Extract the data exactly, missing nothing.

-- begin --

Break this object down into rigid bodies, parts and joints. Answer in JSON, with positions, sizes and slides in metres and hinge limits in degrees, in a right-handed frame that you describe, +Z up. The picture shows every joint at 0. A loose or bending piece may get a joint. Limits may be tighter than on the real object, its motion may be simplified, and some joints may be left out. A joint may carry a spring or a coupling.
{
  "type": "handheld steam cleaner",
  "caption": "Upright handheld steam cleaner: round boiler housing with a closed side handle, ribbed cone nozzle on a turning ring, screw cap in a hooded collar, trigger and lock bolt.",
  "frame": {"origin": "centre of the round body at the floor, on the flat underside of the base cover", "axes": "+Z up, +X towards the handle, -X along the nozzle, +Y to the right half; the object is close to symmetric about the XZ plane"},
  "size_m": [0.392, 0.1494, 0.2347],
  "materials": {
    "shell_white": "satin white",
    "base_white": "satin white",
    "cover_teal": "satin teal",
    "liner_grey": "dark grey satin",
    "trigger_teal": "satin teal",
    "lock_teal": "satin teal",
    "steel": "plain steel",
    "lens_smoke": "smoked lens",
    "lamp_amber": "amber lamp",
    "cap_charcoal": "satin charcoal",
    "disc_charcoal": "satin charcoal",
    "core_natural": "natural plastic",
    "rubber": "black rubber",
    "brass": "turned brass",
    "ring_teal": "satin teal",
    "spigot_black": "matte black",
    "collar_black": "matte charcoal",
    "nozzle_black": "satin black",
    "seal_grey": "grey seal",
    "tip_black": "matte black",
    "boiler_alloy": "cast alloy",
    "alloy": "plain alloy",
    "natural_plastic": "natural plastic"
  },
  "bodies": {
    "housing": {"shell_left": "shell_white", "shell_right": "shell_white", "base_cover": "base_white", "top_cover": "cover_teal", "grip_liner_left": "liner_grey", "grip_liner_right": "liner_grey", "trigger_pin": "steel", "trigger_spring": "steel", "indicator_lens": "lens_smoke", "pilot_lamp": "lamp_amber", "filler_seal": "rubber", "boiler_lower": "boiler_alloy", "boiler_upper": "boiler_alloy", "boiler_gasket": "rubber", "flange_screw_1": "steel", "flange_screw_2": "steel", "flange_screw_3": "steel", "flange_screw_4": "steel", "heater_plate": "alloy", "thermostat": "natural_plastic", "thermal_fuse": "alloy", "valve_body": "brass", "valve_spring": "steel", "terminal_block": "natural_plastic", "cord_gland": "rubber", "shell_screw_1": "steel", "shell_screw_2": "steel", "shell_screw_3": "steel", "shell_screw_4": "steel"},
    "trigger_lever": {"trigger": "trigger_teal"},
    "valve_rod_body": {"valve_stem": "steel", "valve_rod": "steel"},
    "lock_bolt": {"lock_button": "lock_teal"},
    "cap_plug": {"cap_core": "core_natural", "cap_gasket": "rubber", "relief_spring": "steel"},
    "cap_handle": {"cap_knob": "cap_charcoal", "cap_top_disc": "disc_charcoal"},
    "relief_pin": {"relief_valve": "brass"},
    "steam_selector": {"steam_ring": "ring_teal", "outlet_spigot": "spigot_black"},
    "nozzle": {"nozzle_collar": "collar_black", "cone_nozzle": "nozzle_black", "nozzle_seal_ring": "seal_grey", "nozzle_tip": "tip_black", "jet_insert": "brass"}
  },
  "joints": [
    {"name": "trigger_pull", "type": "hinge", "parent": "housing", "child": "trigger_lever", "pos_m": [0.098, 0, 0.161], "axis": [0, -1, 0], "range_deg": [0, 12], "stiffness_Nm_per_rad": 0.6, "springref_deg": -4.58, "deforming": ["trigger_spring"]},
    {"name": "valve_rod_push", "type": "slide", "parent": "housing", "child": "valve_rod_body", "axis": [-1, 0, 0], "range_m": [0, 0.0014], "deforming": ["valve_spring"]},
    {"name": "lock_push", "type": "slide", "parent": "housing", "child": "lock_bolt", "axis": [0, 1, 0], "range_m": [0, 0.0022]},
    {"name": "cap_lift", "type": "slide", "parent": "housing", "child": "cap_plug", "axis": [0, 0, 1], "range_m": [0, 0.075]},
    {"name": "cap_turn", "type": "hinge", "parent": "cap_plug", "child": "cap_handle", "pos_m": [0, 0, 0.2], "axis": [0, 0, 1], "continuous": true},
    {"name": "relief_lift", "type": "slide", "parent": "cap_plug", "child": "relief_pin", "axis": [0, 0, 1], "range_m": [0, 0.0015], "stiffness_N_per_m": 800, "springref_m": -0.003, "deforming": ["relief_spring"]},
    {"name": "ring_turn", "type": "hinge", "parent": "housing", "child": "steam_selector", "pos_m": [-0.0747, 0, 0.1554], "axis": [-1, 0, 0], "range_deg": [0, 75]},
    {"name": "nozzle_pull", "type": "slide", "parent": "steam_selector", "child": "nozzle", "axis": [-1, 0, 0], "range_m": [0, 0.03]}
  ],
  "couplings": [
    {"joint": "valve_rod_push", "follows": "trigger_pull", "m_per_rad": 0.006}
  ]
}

-- end --

## Solution
Break this object down into rigid bodies, parts and joints. Answer in JSON, with positions, sizes and slides in metres and hinge limits in degrees, in a right-handed frame that you describe, +Z up. The picture shows every joint at 0. A loose or bending piece may get a joint. Limits may be tighter than on the real object, its motion may be simplified, and some joints may be left out. A joint may carry a spring or a coupling.
{
  "type": "handheld steam cleaner",
  "caption": "Upright handheld steam cleaner: round boiler housing with a closed side handle, ribbed cone nozzle on a turning ring, screw cap in a hooded collar, trigger and lock bolt.",
  "frame": {"origin": "centre of the round body at the floor, on the flat underside of the base cover", "axes": "+Z up, +X towards the handle, -X along the nozzle, +Y to the right half; the object is close to symmetric about the XZ plane"},
  "size_m": [0.392, 0.1494, 0.2347],
  "materials": {
    "shell_white": "satin white",
    "base_white": "satin white",
    "cover_teal": "satin teal",
    "liner_grey": "dark grey satin",
    "trigger_teal": "satin teal",
    "lock_teal": "satin teal",
    "steel": "plain steel",
    "lens_smoke": "smoked lens",
    "lamp_amber": "amber lamp",
    "cap_charcoal": "satin charcoal",
    "disc_charcoal": "satin charcoal",
    "core_natural": "natural plastic",
    "rubber": "black rubber",
    "brass": "turned brass",
    "ring_teal": "satin teal",
    "spigot_black": "matte black",
    "collar_black": "matte charcoal",
    "nozzle_black": "satin black",
    "seal_grey": "grey seal",
    "tip_black": "matte black",
    "boiler_alloy": "cast alloy",
    "alloy": "plain alloy",
    "natural_plastic": "natural plastic"
  },
  "bodies": {
    "housing": {"shell_left": "shell_white", "shell_right": "shell_white", "base_cover": "base_white", "top_cover": "cover_teal", "grip_liner_left": "liner_grey", "grip_liner_right": "liner_grey", "trigger_pin": "steel", "trigger_spring": "steel", "indicator_lens": "lens_smoke", "pilot_lamp": "lamp_amber", "filler_seal": "rubber", "boiler_lower": "boiler_alloy", "boiler_upper": "boiler_alloy", "boiler_gasket": "rubber", "flange_screw_1": "steel", "flange_screw_2": "steel", "flange_screw_3": "steel", "flange_screw_4": "steel", "heater_plate": "alloy", "thermostat": "natural_plastic", "thermal_fuse": "alloy", "valve_body": "brass", "valve_spring": "steel", "terminal_block": "natural_plastic", "cord_gland": "rubber", "shell_screw_1": "steel", "shell_screw_2": "steel", "shell_screw_3": "steel", "shell_screw_4": "steel"},
    "trigger_lever": {"trigger": "trigger_teal"},
    "valve_rod_body": {"valve_stem": "steel", "valve_rod": "steel"},
    "lock_bolt": {"lock_button": "lock_teal"},
    "cap_plug": {"cap_core": "core_natural", "cap_gasket": "rubber", "relief_spring": "steel"},
    "cap_handle": {"cap_knob": "cap_charcoal", "cap_top_disc": "disc_charcoal"},
    "relief_pin": {"relief_valve": "brass"},
    "steam_selector": {"steam_ring": "ring_teal", "outlet_spigot": "spigot_black"},
    "nozzle": {"nozzle_collar": "collar_black", "cone_nozzle": "nozzle_black", "nozzle_seal_ring": "seal_grey", "nozzle_tip": "tip_black", "jet_insert": "brass"}
  },
  "joints": [
    {"name": "trigger_pull", "type": "hinge", "parent": "housing", "child": "trigger_lever", "pos_m": [0.098, 0, 0.161], "axis": [0, -1, 0], "range_deg": [0, 12], "stiffness_Nm_per_rad": 0.6, "springref_deg": -4.58, "deforming": ["trigger_spring"]},
    {"name": "valve_rod_push", "type": "slide", "parent": "housing", "child": "valve_rod_body", "axis": [-1, 0, 0], "range_m": [0, 0.0014], "deforming": ["valve_spring"]},
    {"name": "lock_push", "type": "slide", "parent": "housing", "child": "lock_bolt", "axis": [0, 1, 0], "range_m": [0, 0.0022]},
    {"name": "cap_lift", "type": "slide", "parent": "housing", "child": "cap_plug", "axis": [0, 0, 1], "range_m": [0, 0.075]},
    {"name": "cap_turn", "type": "hinge", "parent": "cap_plug", "child": "cap_handle", "pos_m": [0, 0, 0.2], "axis": [0, 0, 1], "continuous": true},
    {"name": "relief_lift", "type": "slide", "parent": "cap_plug", "child": "relief_pin", "axis": [0, 0, 1], "range_m": [0, 0.0015], "stiffness_N_per_m": 800, "springref_m": -0.003, "deforming": ["relief_spring"]},
    {"name": "ring_turn", "type": "hinge", "parent": "housing", "child": "steam_selector", "pos_m": [-0.0747, 0, 0.1554], "axis": [-1, 0, 0], "range_deg": [0, 75]},
    {"name": "nozzle_pull", "type": "slide", "parent": "steam_selector", "child": "nozzle", "axis": [-1, 0, 0], "range_m": [0, 0.03]}
  ],
  "couplings": [
    {"joint": "valve_rod_push", "follows": "trigger_pull", "m_per_rad": 0.006}
  ]
}